Après de nombreuses auditions, le rapport intitulé « L’entreprise, objet d’intérêt collectif » a été rendu public le 9 mars 2018. C’est donc un ternaire « entreprise » - « objet » - « intérêt collectif », qui a été choisi pour rendre compte des réflexions menées. Et cela appelle immédiatement quelques observations.

  • « Entreprise », d’abord. Le terme est général et fait référence à la dynamique de création (rapport, p. 23 et s.) mais, concrètement, la quasi-totalité des recommandations du rapport concerne les sociétés. Les entrepreneurs individuels, en particulier, ne sont pas évoqués.
  • « Objet », ensuite. Le rapport défend l’idée que la société doit être, encore plus qu’à l’heure actuelle, investie dans les défis environnementaux et sociaux et plus seulement connue comme un vecteur de profit. Plus qu’un objet : un « sujet », un véritable acteur, avec une « raison d’être » sociétale.
  • « Intérêt collectif », enfin. Prudemment, le rapport (p. 15 et p. 38 et s.) a souhaité éviter de faire référence à la notion d’intérêt général. Pour autant, la notion d’intérêt collectif est encore difficile à cerner : ce n’est pas l’intérêt des associés dont il est question, ni même l’intérêt de ceux que l’on nomme les « parties prenantes » (par référence aux stakeholders connus outre-Atlantique), mais un intérêt plus vaste, regroupant les enjeux sociaux et environnementaux de l’activité sociale. Intérêt général, donc, malgré tout ?
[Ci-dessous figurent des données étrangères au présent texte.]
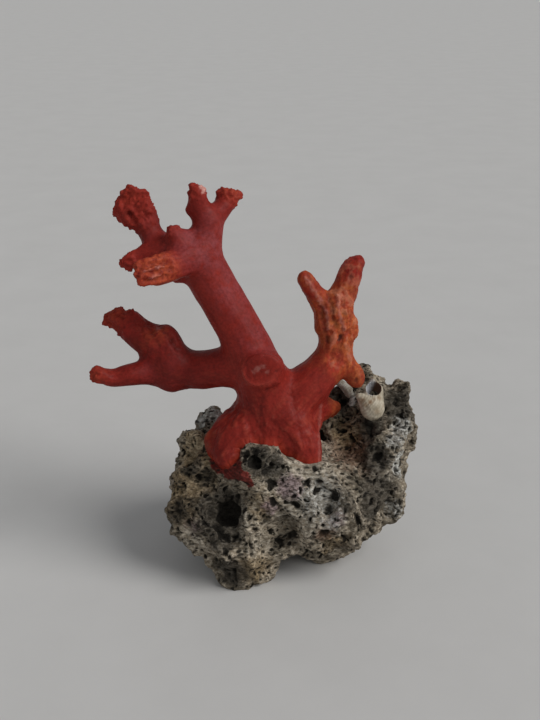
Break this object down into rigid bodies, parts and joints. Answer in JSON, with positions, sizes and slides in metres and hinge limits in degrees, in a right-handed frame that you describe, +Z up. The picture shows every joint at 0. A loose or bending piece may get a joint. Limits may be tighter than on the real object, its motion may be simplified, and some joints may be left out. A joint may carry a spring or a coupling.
{
  "type": "red coral branch",
  "caption": "Branch of red coral grown on a piece of porous stone, with ragged tips, a cut stub, a small snail shell and a worm tube beside its foot.",
  "frame": {"origin": "middle of the bounding box seen from above, at the level of the surface that the stone stands on", "axes": "+Z up; -Y towards the side that the picture shows; +X to the right of the picture"},
  "size_m": [0.0738, 0.0434, 0.0891],
  "materials": {
    "coral_red": "dull waxy coral, finely striped along its growth",
    "coral_orange": "dull knobbly coral",
    "shell_cream": "dull chalky shell",
    "stone_grey": "rough porous stone"
  },
  "bodies": {
    "root": {"trunk": "coral_red", "main_branch": "coral_red", "crown_fork": "coral_red", "crown_paddle": "coral_red", "crown_twig": "coral_red", "crown_fan": "coral_red", "left_branch": "coral_red", "left_upper_tip": "coral_red", "left_lower_tip": "coral_red", "right_branch": "coral_orange", "right_inner_tip": "coral_orange", "right_outer_tip": "coral_orange", "side_bud": "coral_orange", "snail_shell": "shell_cream", "worm_tube": "shell_cream", "stone": "stone_grey"}
  },
  "joints": []
}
    La société, acteur d’un intérêt plus vaste que le sien qui confine à l’intérêt général : voici donc l’objectif vers lequel devrait tendre notre droit des sociétés et, pour y parvenir, 14 pistes sont proposées, dont nous tenterons d’abord d’esquisser une synthèse.

    En synthèse

    En espérant ne pas trahir la pensée de ses rédacteurs, il semble que la stratégie choisie par le rapport soit de responsabiliser trois acteurs dans la démarche sociale et environnementale : la société elle-même, ses dirigeants et ses parties prenantes.
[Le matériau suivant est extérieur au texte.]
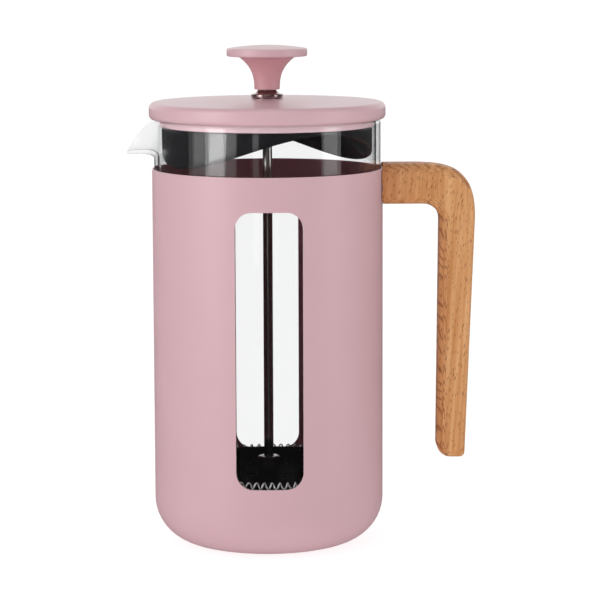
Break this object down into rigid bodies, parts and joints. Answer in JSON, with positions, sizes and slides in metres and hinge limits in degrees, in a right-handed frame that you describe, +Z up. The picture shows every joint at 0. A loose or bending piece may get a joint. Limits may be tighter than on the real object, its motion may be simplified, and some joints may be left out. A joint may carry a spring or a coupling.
{
  "type": "french press",
  "caption": "Flat-lidded coffee press: windowed painted steel sleeve with a wooden handle, a lift-out glass beaker with a beak spout, a turning lid and a sliding plunger with a spring-edged filter.",
  "frame": {"origin": "middle of the sleeve's flat base, on the axis of the sleeve", "axes": "+Z up along the plunger, +X towards the handle, -X towards the spout, -Y the front window"},
  "size_m": [0.1538, 0.1044, 0.2212],
  "materials": {
    "sleeve_paint": "satin dusty pink powder coat",
    "lid_paint": "satin dusty pink, on the cap and the knob",
    "silicone": "matte grey silicone",
    "beech": "oiled beech with short dark flecks",
    "steel": "bright stainless steel",
    "steel_mesh": "fine woven stainless mesh",
    "dark_steel": "polished steel",
    "brass": "turned brass",
    "clear_glass": "clear borosilicate glass",
    "black_plastic": "satin black moulded plastic"
  },
  "bodies": {
    "sleeve_body": {"sleeve": "sleeve_paint", "base_pad": "silicone", "handle": "beech", "handle_screw_front": "steel", "handle_screw_rear": "steel", "handle_insert_front": "brass", "handle_insert_rear": "brass"},
    "beaker": {"glass_beaker": "clear_glass"},
    "lid_guide": {"lid_bush": "dark_steel", "lid_washer": "steel", "lid_nut": "steel"},
    "lid": {"lid_cap": "lid_paint", "lid_skirt": "black_plastic"},
    "plunger": {"knob": "lid_paint", "knob_insert": "brass", "plunger_rod": "steel", "filter_hub": "dark_steel", "spiral_plate": "dark_steel", "edge_spring": "steel", "filter_screen": "steel_mesh", "cross_plate": "steel"}
  },
  "joints": [
    {"name": "beaker_lift", "type": "slide", "parent": "sleeve_body", "child": "beaker", "axis": [0, 0, 1], "range_m": [0, 0.175]},
    {"name": "lid_lift", "type": "slide", "parent": "beaker", "child": "lid_guide", "axis": [0, 0, 1], "range_m": [0, 0.175]},
    {"name": "lid_turn", "type": "hinge", "parent": "lid_guide", "child": "lid", "pos_m": [0, 0, 0.19], "axis": [0, 0, 1], "continuous": true},
    {"name": "plunger_press", "type": "slide", "parent": "lid_guide", "child": "plunger", "axis": [0, 0, 1], "range_m": [0, 0.13]}
  ]
}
    • La société. Le rapport propose d’inciter les sociétés elles-mêmes par le système de la labellisation. Labellisation nationale, d’une part, avec les « entreprises à mission » et les « labels RSE ». Labellisation supranationale, d’autre part, avec la création de labels européens.
    • Ses dirigeants. Les dirigeants auraient la charge d’élaborer la stratégie sociale et environnementale de la société et éventuellement de définir sa « raison d’être » au regard de ces enjeux. Leur rémunération pourrait comporter une partie variable dépendant du résultat atteint en ce domaine. Le rapport suggère incidemment (recom. n° 1) qu’ils pourraient engager leur responsabilité civile et s’exposer à une révocation s’ils omettaient de considérer ces enjeux.
    • Ses « parties prenantes ». Les salariés et, plus généralement, toutes les « parties prenantes » devraient être davantage associés à l’élaboration des décisions stratégiques, par un renforcement de leur présence dans les instances de direction pour les premiers, et par la création de comités spécifiques pour les seconds.

     

    En détail

    « Cinq recommandations d’ordre législatif »
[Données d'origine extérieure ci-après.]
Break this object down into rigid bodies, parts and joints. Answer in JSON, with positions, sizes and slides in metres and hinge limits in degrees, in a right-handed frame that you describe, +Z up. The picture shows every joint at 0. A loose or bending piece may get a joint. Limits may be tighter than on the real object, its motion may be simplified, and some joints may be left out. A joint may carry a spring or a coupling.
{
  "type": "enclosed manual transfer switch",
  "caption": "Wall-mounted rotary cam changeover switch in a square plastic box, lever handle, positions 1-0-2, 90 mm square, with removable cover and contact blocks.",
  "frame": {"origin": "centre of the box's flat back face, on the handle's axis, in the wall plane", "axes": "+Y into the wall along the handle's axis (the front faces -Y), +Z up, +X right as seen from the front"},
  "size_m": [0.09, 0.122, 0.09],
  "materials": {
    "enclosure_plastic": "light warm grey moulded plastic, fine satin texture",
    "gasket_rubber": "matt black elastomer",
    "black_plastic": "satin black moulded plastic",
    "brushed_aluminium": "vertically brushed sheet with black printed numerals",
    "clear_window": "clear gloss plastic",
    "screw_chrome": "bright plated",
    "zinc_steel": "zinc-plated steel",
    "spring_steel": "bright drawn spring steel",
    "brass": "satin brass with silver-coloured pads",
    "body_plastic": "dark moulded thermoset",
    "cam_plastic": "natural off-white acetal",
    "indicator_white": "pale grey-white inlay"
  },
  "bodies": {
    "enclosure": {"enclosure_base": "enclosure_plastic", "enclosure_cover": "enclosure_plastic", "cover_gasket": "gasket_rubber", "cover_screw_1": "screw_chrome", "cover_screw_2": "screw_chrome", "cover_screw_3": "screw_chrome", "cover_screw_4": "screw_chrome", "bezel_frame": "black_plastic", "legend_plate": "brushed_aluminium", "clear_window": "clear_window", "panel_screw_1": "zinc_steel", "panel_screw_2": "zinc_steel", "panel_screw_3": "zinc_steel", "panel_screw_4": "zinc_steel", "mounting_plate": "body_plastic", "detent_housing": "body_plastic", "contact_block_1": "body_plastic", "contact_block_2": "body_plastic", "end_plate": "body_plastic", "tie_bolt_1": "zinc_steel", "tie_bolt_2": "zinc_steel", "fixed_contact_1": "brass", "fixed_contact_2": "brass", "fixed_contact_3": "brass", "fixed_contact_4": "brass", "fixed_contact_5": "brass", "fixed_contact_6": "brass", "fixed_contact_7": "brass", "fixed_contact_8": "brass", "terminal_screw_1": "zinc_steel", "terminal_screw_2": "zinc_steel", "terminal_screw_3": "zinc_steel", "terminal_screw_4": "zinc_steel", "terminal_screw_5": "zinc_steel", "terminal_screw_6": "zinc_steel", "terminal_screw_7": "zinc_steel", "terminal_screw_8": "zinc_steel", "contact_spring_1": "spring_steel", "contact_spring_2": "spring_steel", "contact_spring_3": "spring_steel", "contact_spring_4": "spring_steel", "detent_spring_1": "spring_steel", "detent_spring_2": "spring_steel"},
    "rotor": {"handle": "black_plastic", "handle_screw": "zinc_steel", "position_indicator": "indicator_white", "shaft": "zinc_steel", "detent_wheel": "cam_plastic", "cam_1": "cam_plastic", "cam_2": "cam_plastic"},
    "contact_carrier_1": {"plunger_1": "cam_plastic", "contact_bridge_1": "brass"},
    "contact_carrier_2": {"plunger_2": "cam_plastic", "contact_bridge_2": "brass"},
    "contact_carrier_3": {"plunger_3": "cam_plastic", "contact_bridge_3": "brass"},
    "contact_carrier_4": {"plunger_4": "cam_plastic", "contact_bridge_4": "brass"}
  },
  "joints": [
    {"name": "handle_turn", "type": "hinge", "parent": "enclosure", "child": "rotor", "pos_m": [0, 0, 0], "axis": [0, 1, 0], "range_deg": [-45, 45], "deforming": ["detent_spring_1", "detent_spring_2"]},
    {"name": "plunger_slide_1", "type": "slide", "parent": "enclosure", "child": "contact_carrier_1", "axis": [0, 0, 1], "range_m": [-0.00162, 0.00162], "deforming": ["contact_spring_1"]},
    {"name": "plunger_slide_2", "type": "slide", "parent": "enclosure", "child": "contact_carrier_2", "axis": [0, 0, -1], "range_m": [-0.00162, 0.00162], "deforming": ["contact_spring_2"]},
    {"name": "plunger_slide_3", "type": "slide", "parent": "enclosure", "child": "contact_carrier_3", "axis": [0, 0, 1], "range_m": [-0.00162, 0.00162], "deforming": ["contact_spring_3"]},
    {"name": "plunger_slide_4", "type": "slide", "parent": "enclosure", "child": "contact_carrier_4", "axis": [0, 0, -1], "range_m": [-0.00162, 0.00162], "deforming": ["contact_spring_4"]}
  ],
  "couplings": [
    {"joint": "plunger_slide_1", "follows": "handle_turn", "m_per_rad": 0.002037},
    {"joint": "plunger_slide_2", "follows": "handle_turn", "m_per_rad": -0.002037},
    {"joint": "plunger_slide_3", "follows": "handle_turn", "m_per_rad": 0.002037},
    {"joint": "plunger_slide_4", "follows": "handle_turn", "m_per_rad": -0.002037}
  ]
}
    • Recommandation n° 1 : ajouter un second alinéa à l’article 1833 du Code civil dans les termes suivants : « (…) La société doit être gérée dans son intérêt propre, en considérant les enjeux sociaux et environnementaux de son activité ».
    • Recommandation n° 2 : confier aux conseils d’administration et de surveillance la formulation d’une « raison d’être » visant à guider la stratégie de l’entreprise en considération de ses enjeux sociaux et environnementaux.
    • Recommandation n° 6 : renforcer à partir de 2019 le nombre d’administrateurs représentant les salariés obligatoirement nommés dans les conseils d’administration ou de surveillance des sociétés comportant plus de 1000 salariés (v. c. com., art. L. 225-27-1). Le souhait d’étendre cette possibilité aux SAS (atteignant les mêmes seuils ?) a été formulé.
    • Recommandation n° 7 : envisager d’étendre le dispositif de représentation des salariés dans les conseils aux sociétés employant entre 500 et 1 000 salariés après avoir obtenu un retour d’expérience sur le dispositif existant.
    • Recommandation n° 8 : doter les SAS de plus de 5 000 salariés d’un conseil d’administration ou de surveillance auquel serait applicable les règles des SA.

     

    « Trois recommandations concernant des cadres juridiques optionnels »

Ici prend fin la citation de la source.